- **TASK PROMPT**
Restrict the output to the lines below starting at the one that contains "attach(made, body)" and ending at the one that contains "Reconstruct the object", and restate them word for word, both ends included.
═══
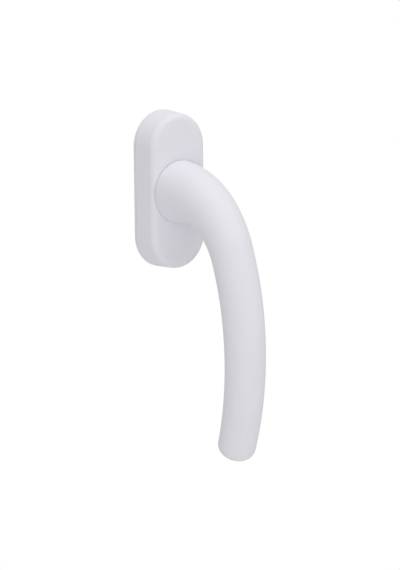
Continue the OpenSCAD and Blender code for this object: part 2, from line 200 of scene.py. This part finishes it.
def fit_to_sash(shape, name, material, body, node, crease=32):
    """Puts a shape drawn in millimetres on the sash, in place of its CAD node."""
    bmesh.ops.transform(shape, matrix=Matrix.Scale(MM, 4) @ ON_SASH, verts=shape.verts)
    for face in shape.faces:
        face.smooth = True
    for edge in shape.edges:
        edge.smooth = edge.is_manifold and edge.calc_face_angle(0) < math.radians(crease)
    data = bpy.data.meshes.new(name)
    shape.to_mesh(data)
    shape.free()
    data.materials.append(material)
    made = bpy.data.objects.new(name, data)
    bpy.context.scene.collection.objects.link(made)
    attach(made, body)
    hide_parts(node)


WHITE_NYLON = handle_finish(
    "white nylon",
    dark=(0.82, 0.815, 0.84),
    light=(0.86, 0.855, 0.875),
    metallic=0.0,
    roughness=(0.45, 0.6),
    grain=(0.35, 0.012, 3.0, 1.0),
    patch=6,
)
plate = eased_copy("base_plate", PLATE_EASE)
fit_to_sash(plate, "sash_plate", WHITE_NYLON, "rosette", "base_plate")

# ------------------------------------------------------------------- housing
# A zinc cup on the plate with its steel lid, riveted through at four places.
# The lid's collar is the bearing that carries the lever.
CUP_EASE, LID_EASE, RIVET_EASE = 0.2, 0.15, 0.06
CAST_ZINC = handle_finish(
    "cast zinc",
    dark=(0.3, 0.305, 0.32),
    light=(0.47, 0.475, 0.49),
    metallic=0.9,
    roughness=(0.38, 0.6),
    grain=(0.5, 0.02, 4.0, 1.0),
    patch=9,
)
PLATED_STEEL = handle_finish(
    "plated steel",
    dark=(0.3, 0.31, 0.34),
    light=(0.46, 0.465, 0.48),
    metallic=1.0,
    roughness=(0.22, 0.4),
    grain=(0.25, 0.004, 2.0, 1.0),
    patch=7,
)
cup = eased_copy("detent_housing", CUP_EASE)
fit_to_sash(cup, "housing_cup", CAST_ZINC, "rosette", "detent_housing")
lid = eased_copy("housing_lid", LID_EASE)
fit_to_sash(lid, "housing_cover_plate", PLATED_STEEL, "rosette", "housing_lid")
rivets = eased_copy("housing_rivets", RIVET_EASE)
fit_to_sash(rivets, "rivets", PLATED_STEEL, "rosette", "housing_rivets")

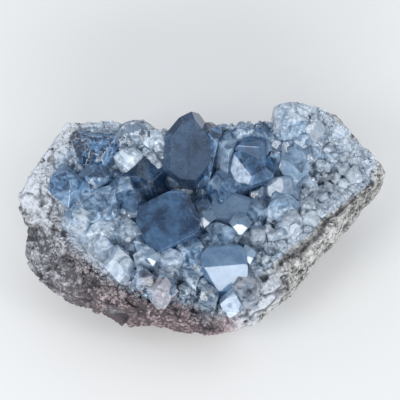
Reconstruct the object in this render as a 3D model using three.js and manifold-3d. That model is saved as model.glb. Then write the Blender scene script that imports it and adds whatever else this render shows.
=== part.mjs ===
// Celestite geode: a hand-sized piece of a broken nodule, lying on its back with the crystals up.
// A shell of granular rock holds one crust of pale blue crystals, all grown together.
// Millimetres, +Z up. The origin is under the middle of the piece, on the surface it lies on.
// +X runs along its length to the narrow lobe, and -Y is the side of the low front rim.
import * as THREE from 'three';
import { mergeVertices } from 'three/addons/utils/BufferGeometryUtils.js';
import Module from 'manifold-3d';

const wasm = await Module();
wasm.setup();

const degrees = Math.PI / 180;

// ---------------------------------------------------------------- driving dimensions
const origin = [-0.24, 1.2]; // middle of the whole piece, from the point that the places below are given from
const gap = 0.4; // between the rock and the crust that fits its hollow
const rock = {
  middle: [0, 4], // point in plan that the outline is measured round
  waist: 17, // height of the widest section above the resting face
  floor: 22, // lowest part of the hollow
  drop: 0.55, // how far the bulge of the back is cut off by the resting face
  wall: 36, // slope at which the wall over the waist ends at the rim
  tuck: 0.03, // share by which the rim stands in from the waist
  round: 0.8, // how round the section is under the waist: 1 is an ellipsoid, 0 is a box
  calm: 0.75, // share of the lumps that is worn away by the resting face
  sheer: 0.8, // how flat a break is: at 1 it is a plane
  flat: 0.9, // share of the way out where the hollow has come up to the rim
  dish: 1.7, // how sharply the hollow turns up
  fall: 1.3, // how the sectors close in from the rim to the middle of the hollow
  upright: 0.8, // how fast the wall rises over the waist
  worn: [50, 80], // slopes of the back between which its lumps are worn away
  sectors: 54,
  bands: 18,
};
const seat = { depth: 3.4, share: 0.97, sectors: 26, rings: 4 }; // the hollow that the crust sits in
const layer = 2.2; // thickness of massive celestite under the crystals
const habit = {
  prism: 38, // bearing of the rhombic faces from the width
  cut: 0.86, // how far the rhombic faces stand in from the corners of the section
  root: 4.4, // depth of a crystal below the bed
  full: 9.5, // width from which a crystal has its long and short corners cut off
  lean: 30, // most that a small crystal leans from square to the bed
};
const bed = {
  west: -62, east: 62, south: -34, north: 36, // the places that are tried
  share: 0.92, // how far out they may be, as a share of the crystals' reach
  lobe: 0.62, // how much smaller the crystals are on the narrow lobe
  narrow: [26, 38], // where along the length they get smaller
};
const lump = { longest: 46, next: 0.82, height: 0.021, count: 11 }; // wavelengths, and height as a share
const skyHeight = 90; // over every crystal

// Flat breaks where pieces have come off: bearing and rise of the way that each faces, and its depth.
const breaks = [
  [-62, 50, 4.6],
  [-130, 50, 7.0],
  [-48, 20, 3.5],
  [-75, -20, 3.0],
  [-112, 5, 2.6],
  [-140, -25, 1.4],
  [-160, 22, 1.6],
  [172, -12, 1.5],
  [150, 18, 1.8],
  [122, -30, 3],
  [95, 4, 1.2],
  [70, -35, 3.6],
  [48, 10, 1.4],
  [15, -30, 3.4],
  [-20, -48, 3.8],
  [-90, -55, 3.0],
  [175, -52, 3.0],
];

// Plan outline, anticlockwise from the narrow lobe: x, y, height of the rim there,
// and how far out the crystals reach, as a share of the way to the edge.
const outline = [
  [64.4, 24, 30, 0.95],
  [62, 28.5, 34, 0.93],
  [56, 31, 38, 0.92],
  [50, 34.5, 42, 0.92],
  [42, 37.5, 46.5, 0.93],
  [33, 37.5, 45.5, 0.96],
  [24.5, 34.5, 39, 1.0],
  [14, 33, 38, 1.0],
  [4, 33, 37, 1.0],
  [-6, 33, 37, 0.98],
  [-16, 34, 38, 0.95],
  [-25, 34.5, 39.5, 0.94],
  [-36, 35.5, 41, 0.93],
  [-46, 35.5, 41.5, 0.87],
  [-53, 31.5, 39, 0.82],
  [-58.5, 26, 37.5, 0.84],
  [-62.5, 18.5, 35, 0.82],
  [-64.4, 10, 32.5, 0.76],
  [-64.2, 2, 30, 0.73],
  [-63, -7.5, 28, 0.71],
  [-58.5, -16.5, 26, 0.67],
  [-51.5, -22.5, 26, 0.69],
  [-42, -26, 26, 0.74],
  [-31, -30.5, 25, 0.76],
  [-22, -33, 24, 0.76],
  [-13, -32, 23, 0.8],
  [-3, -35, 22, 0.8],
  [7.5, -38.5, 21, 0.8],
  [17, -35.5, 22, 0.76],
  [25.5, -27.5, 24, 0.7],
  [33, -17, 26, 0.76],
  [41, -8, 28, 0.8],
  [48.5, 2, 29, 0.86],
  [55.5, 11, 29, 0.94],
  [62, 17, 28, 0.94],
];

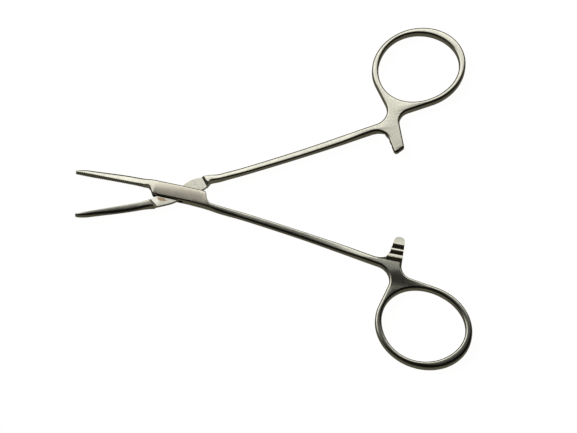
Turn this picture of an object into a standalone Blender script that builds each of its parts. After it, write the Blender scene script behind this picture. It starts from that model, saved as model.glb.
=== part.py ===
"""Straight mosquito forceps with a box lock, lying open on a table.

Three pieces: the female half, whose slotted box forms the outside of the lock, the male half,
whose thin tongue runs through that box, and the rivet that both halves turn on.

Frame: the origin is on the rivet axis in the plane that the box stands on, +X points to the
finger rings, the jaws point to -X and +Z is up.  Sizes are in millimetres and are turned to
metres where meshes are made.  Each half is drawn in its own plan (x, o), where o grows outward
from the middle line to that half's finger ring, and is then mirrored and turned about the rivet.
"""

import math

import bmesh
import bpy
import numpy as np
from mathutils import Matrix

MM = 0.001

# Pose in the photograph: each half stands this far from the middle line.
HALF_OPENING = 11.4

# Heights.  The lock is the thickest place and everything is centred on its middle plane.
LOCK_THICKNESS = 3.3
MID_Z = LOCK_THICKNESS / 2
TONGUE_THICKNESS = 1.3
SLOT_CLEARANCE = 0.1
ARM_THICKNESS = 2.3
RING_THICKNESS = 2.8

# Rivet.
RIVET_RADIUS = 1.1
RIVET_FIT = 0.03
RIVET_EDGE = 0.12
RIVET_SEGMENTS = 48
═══
- **ANSWER**
    attach(made, body)
    hide_parts(node)


WHITE_NYLON = handle_finish(
    "white nylon",
    dark=(0.82, 0.815, 0.84),
    light=(0.86, 0.855, 0.875),
    metallic=0.0,
    roughness=(0.45, 0.6),
    grain=(0.35, 0.012, 3.0, 1.0),
    patch=6,
)
plate = eased_copy("base_plate", PLATE_EASE)
fit_to_sash(plate, "sash_plate", WHITE_NYLON, "rosette", "base_plate")

# ------------------------------------------------------------------- housing
# A zinc cup on the plate with its steel lid, riveted through at four places.
# The lid's collar is the bearing that carries the lever.
CUP_EASE, LID_EASE, RIVET_EASE = 0.2, 0.15, 0.06
CAST_ZINC = handle_finish(
    "cast zinc",
    dark=(0.3, 0.305, 0.32),
    light=(0.47, 0.475, 0.49),
    metallic=0.9,
    roughness=(0.38, 0.6),
    grain=(0.5, 0.02, 4.0, 1.0),
    patch=9,
)
PLATED_STEEL = handle_finish(
    "plated steel",
    dark=(0.3, 0.31, 0.34),
    light=(0.46, 0.465, 0.48),
    metallic=1.0,
    roughness=(0.22, 0.4),
    grain=(0.25, 0.004, 2.0, 1.0),
    patch=7,
)
cup = eased_copy("detent_housing", CUP_EASE)
fit_to_sash(cup, "housing_cup", CAST_ZINC, "rosette", "detent_housing")
lid = eased_copy("housing_lid", LID_EASE)
fit_to_sash(lid, "housing_cover_plate", PLATED_STEEL, "rosette", "housing_lid")
rivets = eased_copy("housing_rivets", RIVET_EASE)
fit_to_sash(rivets, "rivets", PLATED_STEEL, "rosette", "housing_rivets")

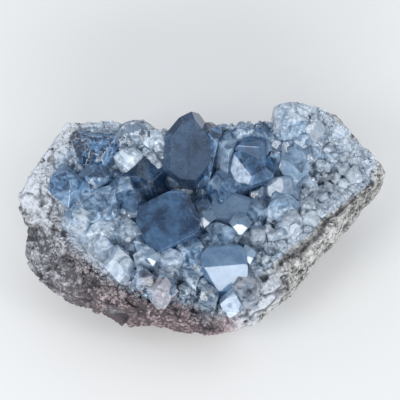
Reconstruct the object in this render as a 3D model using three.js and manifold-3d. That model is saved as model.glb. Then write the Blender scene script that imports it and adds whatever else this render shows.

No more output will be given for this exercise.